Like Colin, I was wondering as I read it how you deal with multiple input
documents (and schemas). And indeed, multiple output documents. One of the
problems is that when you look at a template rule in isolation, you really
don't know whether it is writing part of the final result tree, or some
intermediate temporary tree whose structure is statically unknown.

Compared with Saxon's static analysis and type checking, you seem to be
making a lot of what one might call "95% guesses". For example, you seem to
be assuming that if you see <xsl:template match="x">, and there is an
element x in the schema, then the actual element is going to be a valid
instance of that type. (What if there's more than one x in the schema, a
global one and a local one?) Saxon doesn't make this assumption; if you want
this kind of checking, you have to write match="schema-element(x)". Of
course the assumption is likely to be right 95% of the time, and for a
"lint" kind of tool that's fine, but I don't feel it's appropriate for a
production compiler. (We had a long debate about this at a W3C meeting under
the heading of "the assumption of validity").
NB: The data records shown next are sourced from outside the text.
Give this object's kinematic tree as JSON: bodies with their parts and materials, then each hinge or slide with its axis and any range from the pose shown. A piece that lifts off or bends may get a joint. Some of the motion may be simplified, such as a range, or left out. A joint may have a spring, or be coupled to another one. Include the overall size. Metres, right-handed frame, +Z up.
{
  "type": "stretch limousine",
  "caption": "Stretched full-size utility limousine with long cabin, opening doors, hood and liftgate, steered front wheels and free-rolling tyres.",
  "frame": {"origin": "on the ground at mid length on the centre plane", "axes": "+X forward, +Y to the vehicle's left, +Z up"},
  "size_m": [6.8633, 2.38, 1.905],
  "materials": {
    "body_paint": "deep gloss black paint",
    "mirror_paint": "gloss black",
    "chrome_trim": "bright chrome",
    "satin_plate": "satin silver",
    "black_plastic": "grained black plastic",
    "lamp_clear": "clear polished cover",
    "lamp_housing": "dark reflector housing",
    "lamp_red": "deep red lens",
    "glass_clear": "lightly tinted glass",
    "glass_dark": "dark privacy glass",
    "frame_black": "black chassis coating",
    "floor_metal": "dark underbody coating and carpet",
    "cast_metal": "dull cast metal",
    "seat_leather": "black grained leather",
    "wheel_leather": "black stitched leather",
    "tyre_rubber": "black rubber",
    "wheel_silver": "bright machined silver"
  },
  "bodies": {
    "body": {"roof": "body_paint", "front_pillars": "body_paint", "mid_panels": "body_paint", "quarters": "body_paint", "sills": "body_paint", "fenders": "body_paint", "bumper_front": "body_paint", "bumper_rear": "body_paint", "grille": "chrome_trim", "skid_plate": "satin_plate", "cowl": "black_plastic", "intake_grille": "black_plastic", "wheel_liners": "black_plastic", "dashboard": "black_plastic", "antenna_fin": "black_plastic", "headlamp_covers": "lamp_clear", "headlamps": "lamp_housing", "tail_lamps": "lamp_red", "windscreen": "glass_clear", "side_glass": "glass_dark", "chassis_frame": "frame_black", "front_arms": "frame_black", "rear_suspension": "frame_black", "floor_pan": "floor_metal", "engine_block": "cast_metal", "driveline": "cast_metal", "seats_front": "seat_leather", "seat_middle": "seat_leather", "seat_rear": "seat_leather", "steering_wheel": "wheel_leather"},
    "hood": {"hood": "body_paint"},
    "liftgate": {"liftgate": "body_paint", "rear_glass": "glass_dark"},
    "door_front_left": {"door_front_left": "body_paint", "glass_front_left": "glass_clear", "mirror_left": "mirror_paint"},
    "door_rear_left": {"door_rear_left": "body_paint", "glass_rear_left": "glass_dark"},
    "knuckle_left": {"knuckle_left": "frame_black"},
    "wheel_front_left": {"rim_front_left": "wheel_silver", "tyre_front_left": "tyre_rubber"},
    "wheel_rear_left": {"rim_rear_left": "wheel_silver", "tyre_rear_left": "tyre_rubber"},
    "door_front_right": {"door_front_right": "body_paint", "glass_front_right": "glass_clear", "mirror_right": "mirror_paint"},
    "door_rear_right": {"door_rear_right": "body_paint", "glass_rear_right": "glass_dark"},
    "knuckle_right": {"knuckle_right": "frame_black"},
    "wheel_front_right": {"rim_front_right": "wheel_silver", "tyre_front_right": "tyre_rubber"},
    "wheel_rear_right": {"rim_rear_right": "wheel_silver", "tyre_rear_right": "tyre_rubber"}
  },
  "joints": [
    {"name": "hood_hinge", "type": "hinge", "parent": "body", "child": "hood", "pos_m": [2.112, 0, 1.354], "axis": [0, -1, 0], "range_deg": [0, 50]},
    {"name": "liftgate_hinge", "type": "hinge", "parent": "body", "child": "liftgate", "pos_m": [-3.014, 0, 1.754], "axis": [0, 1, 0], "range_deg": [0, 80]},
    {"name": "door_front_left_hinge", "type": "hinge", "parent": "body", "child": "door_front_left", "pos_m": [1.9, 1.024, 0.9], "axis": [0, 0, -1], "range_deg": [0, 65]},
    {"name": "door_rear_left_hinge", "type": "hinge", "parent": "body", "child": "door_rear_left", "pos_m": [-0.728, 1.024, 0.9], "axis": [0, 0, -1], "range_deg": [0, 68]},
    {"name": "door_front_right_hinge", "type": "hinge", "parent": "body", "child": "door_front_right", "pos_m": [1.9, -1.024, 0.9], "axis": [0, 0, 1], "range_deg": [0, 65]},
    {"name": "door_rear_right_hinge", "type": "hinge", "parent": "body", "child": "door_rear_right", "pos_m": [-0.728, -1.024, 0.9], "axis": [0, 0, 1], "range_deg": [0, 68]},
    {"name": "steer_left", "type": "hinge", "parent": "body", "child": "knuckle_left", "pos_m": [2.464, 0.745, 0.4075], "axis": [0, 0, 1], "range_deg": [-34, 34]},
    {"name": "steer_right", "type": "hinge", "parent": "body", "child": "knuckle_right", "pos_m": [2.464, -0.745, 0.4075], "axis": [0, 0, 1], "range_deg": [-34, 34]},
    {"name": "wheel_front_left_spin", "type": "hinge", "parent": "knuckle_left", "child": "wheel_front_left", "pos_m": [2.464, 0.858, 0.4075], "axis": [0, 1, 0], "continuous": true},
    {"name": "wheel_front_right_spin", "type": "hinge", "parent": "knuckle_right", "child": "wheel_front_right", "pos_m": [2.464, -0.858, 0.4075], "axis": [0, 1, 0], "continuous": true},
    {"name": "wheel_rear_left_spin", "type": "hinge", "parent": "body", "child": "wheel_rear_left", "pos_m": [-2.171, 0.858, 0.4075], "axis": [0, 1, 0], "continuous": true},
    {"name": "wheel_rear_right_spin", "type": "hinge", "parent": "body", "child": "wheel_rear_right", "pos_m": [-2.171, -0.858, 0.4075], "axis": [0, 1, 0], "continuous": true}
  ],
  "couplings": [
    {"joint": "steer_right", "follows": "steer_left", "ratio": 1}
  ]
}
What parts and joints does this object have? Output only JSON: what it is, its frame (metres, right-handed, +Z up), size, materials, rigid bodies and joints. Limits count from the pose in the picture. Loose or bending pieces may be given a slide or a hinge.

Clearly the more complex the stylesheet becomes, in terms of handling
multiple inputs and temporary trees, the more likely it is that there will
be data around that for some good reason does NOT conform to the input
schema.

The other technique that you're using which Saxon doesn't currently use is
to analyze across apply-templates calls. I think there's probably quite a
lot of mileage in doing this. In fact Saxon doesn't even analyze across
call-template or function calls unless you actually declare the type of the
result of the target template or function.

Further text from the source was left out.